We know about distance formula, which says that the two points $\left( {{x_1},{y_1}} \right)$ and $\left( {{x_2},{y_2}} \right)$ , the distance d between these points is given by the formula:
$d = \sqrt {{{\left( {{x_2} - {x_1}} \right)}^2} + {{\left( {{y_2} - {y_1}} \right)}^2}} $
Using the above relation we can write the distance between points $P\left( {x,y} \right)$ and $M\left( {1,y} \right)$ as:
$PM = \sqrt {{{\left( {x - 1} \right)}^2} + {{\left( {y - y} \right)}^2}} = \sqrt {{{\left( {x - 1} \right)}^2} + 0} = \sqrt {{{\left( {x - 1} \right)}^2}} $
Similarly, the distance between $M\left( {1,y} \right)$ and $S\left( {5,0} \right)$ can be calculated as:
$MS = \sqrt {{{\left( {5 - 1} \right)}^2} + {{\left( {0 - y} \right)}^2}} = \sqrt {{4^2} + {y^2}} = \sqrt {16 + {y^2}} $
And for the side joining point $P\left( {x,y} \right)$ and $S\left( {5,0} \right)$ we have:
$SP = \sqrt {{{\left( {x - 5} \right)}^2} + {{\left( {y - 0} \right)}^2}} = \sqrt {{{\left( {x - 5} \right)}^2} + {y^2}} $
But the triangle is equilateral, and thus have all the sides equal to each other:
$ \Rightarrow SP = PM = MS \Rightarrow \sqrt {{{\left( {x - 5} \right)}^2} + {y^2}} = \sqrt {{{\left( {x - 1} \right)}^2}} = \sqrt {16 + {y^2}}.....................(i)$
So, here we got three expressions in variable $x$ and $y$ equal to each other. On squaring all of them, we get:
$ \Rightarrow {\left( {x - 5} \right)^2} + {y^2} = {\left( {x - 1} \right)^2} = 16 + {y^2}.....................(ii)$
Let’s equate first and the last expression from (ii), we get
$ \Rightarrow {\left( {x - 5} \right)^2} + {y^2} = 16 + {y^2}$
Now, this can be solved for the value of $x$ after subtracting ${y^2}$ from both sides.

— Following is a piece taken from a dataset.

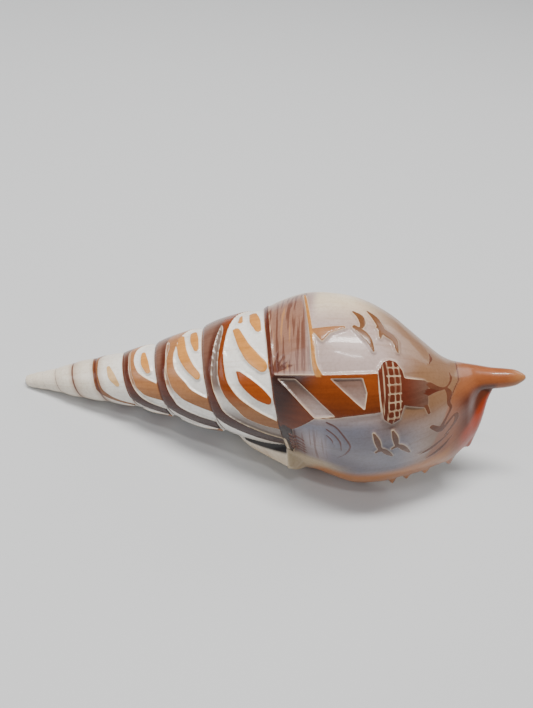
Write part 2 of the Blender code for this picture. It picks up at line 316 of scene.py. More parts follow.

$ \Rightarrow {\left( {x - 5} \right)^2} = 16$
Taking square root on both sides we get:
$ \Rightarrow x - 5 = \sqrt {16} = \pm 4 \Rightarrow x = \pm 4 + 5 \Rightarrow x = 9{\text{ or }}x = 1$
Since $x = 1$ is the equation of directrix and point P lies on the parabola.
Therefore, we get $x = 9$
Value of $x = 9$ can be substituted in (ii) to find the value of $y$ as:
$ \Rightarrow {\left( {9 - 5} \right)^2} + {y^2} = {\left( {9 - 1} \right)^2} = 16 + {y^2} \Rightarrow 16 + {y^2} = 64$
It can be further solved to find the values of $y$ as:
$ \Rightarrow 16 + {y^2} = 64 \Rightarrow {y^2} = 64 - 16 = 48 \Rightarrow y = \sqrt {48} = \pm 4\sqrt 3 $
Here we get two values of $y = \pm 4\sqrt 3 $ and both of them lie on the parabola and both of these values are correct and satisfies our conditions.

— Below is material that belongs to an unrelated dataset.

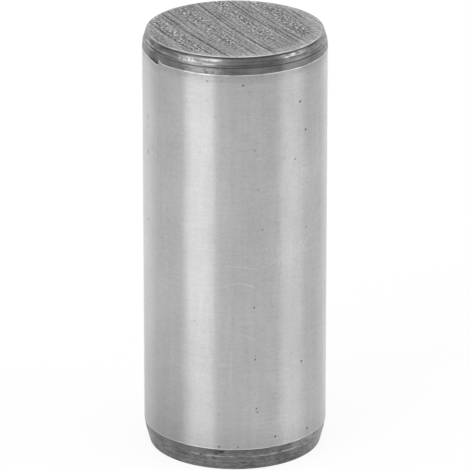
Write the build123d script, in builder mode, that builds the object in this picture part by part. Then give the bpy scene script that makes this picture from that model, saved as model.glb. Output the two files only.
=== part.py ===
from build123d import *
import os
from math import cos, radians, sin, tan

# Piston pin: one solid piece of steel, standing on its lower end.
#
# The barrel is ground to size. Each end has a lead-in of two cones turned before the grinding: a main
# chamfer beside the end face, and a shallow run-out that joins it to the barrel. The grinding wheel has
# met the run-out of the upper end at a low spot, which leaves a chip in the barrel's upper edge.
#
# Frame: origin at the centre of the lower end face, +Z along the pin's axis, -Y to the front.

# Driving dimensions, in millimetres and degrees. The angles of the cones are measured from the axis.
pin_diameter = 16.0
pin_length = 38.0

lower_chamfer_height = 1.35
lower_chamfer_angle = 15.0
lower_runout_height = 0.70
lower_runout_angle = 10.0

upper_chamfer_height = 0.86
upper_chamfer_angle = 17.0
upper_runout_height = 0.61
upper_runout_angle = 6.0

edge_break = 0.08  # radius on the rim of both end faces

chip_azimuth = 59.5  # the chip's middle, turned from the front towards -X
chip_depth = 0.10  # of its flat floor, below the barrel
chip_drop = 0.28  # how far its deepest corner reaches down the barrel
chip_wall_angle = 5.2  # from the chip's middle round to its steep wall
chip_tail_angle = 10.0  # from its middle the other way, to where its edge runs out

# Heights and radii that follow from them
pin_radius = pin_diameter / 2
lower_edge_z = lower_chamfer_height + lower_runout_height
upper_edge_z = pin_length - upper_chamfer_height - upper_runout_height
lower_ridge_radius = pin_radius - lower_runout_height * tan(radians(lower_runout_angle))
lower_face_radius = lower_ridge_radius - lower_chamfer_height * tan(radians(lower_chamfer_angle))
upper_ridge_radius = pin_radius - upper_runout_height * tan(radians(upper_runout_angle))
upper_face_radius = upper_ridge_radius - upper_chamfer_height * tan(radians(upper_chamfer_angle))

# The chip's floor is a plane square to its own radius. In this plane X runs round the pin and Y is height.
chip_floor_radius = pin_radius - chip_depth
chip_out = Vector(-sin(radians(chip_azimuth)), -cos(radians(chip_azimuth)), 0)
chip_floor = Plane(
    origin=chip_out * chip_floor_radius,
    x_dir=(-chip_out.Y, chip_out.X, 0),
    z_dir=chip_out,
)
chip_wall_x = chip_floor_radius * tan(radians(chip_wall_angle))
chip_tail_x = -chip_floor_radius * tan(radians(chip_tail_angle))

with BuildPart() as piston_pin:
    # Half section, turned about the axis
    with BuildSketch(Plane.XZ):
        with BuildLine():
            Polyline(
                (0, 0),
                (lower_face_radius, 0),
                (lower_ridge_radius, lower_chamfer_height),
                (pin_radius, lower_edge_z),
                (pin_radius, upper_edge_z),
                (upper_ridge_radius, upper_edge_z + upper_runout_height),
                (upper_face_radius, pin_length),
                (0, pin_length),
                close=True,
            )
        make_face()
    revolve(axis=Axis.Z)

    # Both end faces have a lightly broken rim
    rims = piston_pin.edges().filter_by(GeomType.CIRCLE).group_by(Axis.Z)
    fillet(rims[0] + rims[-1], radius=edge_break)

    # The chip: its lower edge slopes down to the steep wall, and its floor fades out on the chamfer above
    with BuildSketch(chip_floor):
        with BuildLine():
            Polyline(
                (chip_tail_x, upper_edge_z),
                (chip_wall_x, upper_edge_z - chip_drop),
                (chip_wall_x, pin_length),
                (chip_tail_x, pin_length),
                close=True,
            )
        make_face()
    extrude(amount=pin_radius, mode=Mode.SUBTRACT)

piston_pin.part.label = "piston_pin"

os.makedirs("parts", exist_ok=True)
export_step(piston_pin.part, "parts/piston_pin.step")
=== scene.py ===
"""The looks of a solid steel piston pin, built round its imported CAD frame.

The pin is one piece of steel. It was cut from bar with an abrasive wheel, its ends were turned to a
two-stage lead-in, and its barrel was centreless ground, so it shows three finishes: a bright ground
barrel, dark scale on the lead-ins, and a grey cut face crossed by the marks of the wheel.

Lengths are written in millimetres and turned to metres by MM. Azimuths are in degrees from the front
(-Y) towards +X.
"""
import logging
import math
from dataclasses import dataclass, replace
from enum import Enum
from functools import partial
from typing import Any, Callable, Mapping, Sequence, Union

import bpy
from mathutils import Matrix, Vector


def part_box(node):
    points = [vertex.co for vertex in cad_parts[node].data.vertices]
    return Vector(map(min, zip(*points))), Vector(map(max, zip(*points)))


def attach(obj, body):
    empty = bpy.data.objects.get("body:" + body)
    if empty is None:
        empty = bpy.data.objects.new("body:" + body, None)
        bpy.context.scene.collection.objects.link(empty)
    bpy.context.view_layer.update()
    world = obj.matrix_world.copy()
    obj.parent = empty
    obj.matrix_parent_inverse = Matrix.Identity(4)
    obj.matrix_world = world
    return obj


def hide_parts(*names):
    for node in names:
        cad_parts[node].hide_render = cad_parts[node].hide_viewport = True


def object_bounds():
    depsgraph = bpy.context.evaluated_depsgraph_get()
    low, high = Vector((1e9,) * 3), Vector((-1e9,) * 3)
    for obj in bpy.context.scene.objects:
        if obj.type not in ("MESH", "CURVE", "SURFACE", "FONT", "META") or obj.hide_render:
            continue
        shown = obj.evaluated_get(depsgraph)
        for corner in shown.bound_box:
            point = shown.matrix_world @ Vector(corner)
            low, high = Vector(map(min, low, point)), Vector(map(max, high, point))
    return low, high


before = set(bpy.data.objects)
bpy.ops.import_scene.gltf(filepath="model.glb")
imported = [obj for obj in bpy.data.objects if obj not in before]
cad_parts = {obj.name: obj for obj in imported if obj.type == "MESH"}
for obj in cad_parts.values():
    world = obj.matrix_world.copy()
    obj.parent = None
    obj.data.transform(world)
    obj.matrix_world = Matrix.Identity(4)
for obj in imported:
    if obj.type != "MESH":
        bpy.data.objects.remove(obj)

MM = 0.001
CAD_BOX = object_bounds()
NODE = "piston_pin"
BODY = "root"

MATH = "ShaderNodeMath"
VECTOR_MATH = "ShaderNodeVectorMath"
NOISE = "ShaderNodeTexNoise"
MAP_RANGE = "ShaderNodeMapRange"
COMBINE = "ShaderNodeCombineXYZ"
SEPARATE = "ShaderNodeSeparateXYZ"
SAMPLE = "GeometryNodeSampleIndex"
ATTRIBUTE = "GeometryNodeInputNamedAttribute"
MIX = "ShaderNodeMix"
STORED = "ShaderNodeAttribute"
SET_MATERIAL = "GeometryNodeSetMaterial"

GEOMETRY = "NodeSocketGeometry"
COUNT = "NodeSocketInt"
NUMBER = "NodeSocketFloat"
MATERIAL = "NodeSocketMaterial"
OBJECT = "NodeSocketObject"
WALL_INPUTS = {
    "Half section": GEOMETRY,
    "Across": COUNT,
    "Along": COUNT,
    "Turning depth": NUMBER,
    "Edge waviness": NUMBER,
    "Chip angle": NUMBER,
    "Chip floor": NUMBER,
    "Chip drop": NUMBER,
    "Chip wall": NUMBER,
    "Chip tail": NUMBER,
    "Burr rise": NUMBER,
    "Burr run": NUMBER,
    "Seed": NUMBER,
}
FACE_INPUTS = {
    "Radius": NUMBER,
    "Height": NUMBER,
    "Inwards": NUMBER,
    "Across": COUNT,
    "Along": COUNT,
    "Mark depth": NUMBER,
    "Tear depth": NUMBER,
}
PIN_INPUTS = {
    "Pits": OBJECT,
    "Pit roughness": NUMBER,
    "Mark azimuth": NUMBER,
    "Mark depth": NUMBER,
    "Tear depth": NUMBER,
    "Barrel finish": MATERIAL,
    "Lead-in finish": MATERIAL,
    "Face finish": MATERIAL,
    "Pit finish": MATERIAL,
}
ROW_SHARES = ("slide", "turned", "ground", "chipped", "scaled", "brink")

log = logging.getLogger("piston_pin")

Adder = Callable[..., bpy.types.Node]
Inputs = Union[Mapping[Any, Any], Sequence[Any]]
Layers = Sequence[tuple[Any, str]]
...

So, we can consider any of the two values for the triangle $\Delta SPM$. Let’s take $y = 4\sqrt 3 $
Therefore, we got the coordinates of the corner points as $P\left( {9,4\sqrt 3 } \right)$ , $M\left( {1,4\sqrt 3 } \right)$ and $S\left( {5,0} \right)$
Using these values in (i), we will get:
$ \Rightarrow SP = PM = MS = \sqrt {{{\left( {9 - 5} \right)}^2} + {{\left( {4\sqrt 3 } \right)}^2}} = \sqrt {{{\left( {9 - 1} \right)}^2}} = \sqrt {16 + {{\left( {4\sqrt 3 } \right)}^2}} = \sqrt {{8^2}} = 8{\text{ units}}$
Thus, we get the length of the side of the triangle $\Delta SPM$ as $8{\text{ units}}$.

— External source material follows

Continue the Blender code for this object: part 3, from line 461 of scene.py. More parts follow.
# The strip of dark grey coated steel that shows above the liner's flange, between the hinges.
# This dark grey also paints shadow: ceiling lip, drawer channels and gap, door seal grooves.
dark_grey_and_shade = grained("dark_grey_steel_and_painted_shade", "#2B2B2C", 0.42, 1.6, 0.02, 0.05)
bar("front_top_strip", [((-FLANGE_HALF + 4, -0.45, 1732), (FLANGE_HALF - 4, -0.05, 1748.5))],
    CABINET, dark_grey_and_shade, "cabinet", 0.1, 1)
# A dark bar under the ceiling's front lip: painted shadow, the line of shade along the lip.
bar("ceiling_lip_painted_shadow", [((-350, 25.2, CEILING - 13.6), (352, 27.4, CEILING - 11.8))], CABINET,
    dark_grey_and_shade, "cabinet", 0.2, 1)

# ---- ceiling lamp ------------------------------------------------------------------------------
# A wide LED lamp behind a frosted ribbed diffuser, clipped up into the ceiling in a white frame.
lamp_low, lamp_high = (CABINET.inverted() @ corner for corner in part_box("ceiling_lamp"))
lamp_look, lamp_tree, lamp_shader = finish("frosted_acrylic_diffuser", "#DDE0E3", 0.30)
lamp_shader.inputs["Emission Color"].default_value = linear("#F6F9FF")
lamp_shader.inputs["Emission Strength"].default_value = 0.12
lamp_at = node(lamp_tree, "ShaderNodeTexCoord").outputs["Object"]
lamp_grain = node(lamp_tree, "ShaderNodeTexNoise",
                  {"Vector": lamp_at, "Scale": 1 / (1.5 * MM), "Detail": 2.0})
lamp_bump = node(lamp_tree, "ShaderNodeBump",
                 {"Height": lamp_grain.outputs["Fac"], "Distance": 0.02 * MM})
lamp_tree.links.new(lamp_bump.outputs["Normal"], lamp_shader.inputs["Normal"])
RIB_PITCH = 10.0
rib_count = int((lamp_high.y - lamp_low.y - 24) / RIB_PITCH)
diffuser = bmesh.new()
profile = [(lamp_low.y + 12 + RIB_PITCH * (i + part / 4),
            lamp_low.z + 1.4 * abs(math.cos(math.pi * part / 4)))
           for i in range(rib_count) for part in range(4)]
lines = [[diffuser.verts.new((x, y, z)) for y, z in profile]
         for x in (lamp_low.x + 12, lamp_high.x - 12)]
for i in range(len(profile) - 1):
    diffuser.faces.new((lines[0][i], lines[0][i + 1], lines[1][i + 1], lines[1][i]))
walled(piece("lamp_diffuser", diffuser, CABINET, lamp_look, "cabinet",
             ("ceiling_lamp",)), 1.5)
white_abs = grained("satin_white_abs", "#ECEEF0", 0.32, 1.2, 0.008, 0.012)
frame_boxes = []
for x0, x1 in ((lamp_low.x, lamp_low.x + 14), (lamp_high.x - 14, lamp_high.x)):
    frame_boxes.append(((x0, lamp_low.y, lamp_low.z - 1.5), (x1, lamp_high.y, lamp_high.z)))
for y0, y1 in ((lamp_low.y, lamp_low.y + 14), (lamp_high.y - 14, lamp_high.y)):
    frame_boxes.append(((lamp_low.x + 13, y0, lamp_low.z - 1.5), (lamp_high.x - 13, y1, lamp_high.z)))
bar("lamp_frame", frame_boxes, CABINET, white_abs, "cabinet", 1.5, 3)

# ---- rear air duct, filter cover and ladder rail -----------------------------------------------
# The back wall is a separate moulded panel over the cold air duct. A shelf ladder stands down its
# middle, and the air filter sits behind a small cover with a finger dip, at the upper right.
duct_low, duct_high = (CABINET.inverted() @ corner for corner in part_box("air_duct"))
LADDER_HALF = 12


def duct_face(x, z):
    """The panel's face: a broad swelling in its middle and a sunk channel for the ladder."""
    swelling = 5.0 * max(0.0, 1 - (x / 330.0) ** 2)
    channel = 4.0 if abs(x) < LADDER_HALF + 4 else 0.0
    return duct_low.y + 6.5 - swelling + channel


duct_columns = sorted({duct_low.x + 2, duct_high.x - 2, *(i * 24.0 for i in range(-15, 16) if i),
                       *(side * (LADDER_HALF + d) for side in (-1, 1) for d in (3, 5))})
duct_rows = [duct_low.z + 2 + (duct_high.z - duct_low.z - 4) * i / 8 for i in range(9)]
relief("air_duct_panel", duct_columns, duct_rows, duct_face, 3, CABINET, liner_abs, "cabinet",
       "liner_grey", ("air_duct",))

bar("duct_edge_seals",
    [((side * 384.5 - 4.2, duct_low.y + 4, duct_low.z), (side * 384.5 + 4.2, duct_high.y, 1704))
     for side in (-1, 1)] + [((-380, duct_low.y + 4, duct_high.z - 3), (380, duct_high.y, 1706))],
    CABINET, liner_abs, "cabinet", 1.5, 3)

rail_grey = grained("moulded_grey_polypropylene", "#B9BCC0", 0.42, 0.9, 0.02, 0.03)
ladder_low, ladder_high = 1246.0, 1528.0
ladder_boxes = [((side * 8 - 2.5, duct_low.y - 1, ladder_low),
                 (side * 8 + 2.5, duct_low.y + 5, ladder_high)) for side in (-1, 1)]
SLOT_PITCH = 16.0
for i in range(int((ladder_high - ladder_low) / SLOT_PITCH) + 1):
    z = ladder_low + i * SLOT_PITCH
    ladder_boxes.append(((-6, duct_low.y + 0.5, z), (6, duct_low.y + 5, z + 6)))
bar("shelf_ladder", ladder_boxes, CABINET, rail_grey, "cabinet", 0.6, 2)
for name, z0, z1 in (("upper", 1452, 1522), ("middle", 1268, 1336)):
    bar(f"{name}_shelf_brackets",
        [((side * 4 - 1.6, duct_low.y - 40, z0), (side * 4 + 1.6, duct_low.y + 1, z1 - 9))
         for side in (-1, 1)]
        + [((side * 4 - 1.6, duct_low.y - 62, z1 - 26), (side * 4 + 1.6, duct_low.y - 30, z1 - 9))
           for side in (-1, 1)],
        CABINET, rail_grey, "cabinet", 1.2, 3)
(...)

So, the correct answer is “Option D”.

Note:Try to draw the diagram using the given information in the question. This will help you visualize better. Be careful while solving the quadratic equation for the values of $x$ and $y$. Remember that a quadratic equation always has two roots, do not drop any root.
An alternative approach for the same problem can be taken by utilizing the measure of angles in the figure. As we know that all interior angles of an equilateral triangle are $60^\circ $ and PM is perpendicular to the directrix. This will give us a right angle triangle with hypotenuse as MS and with angles $30^\circ ,60^\circ {\text{ and }}90^\circ $. We can use trigonometric ratios for finding the length of hypotenuse MS from other sides.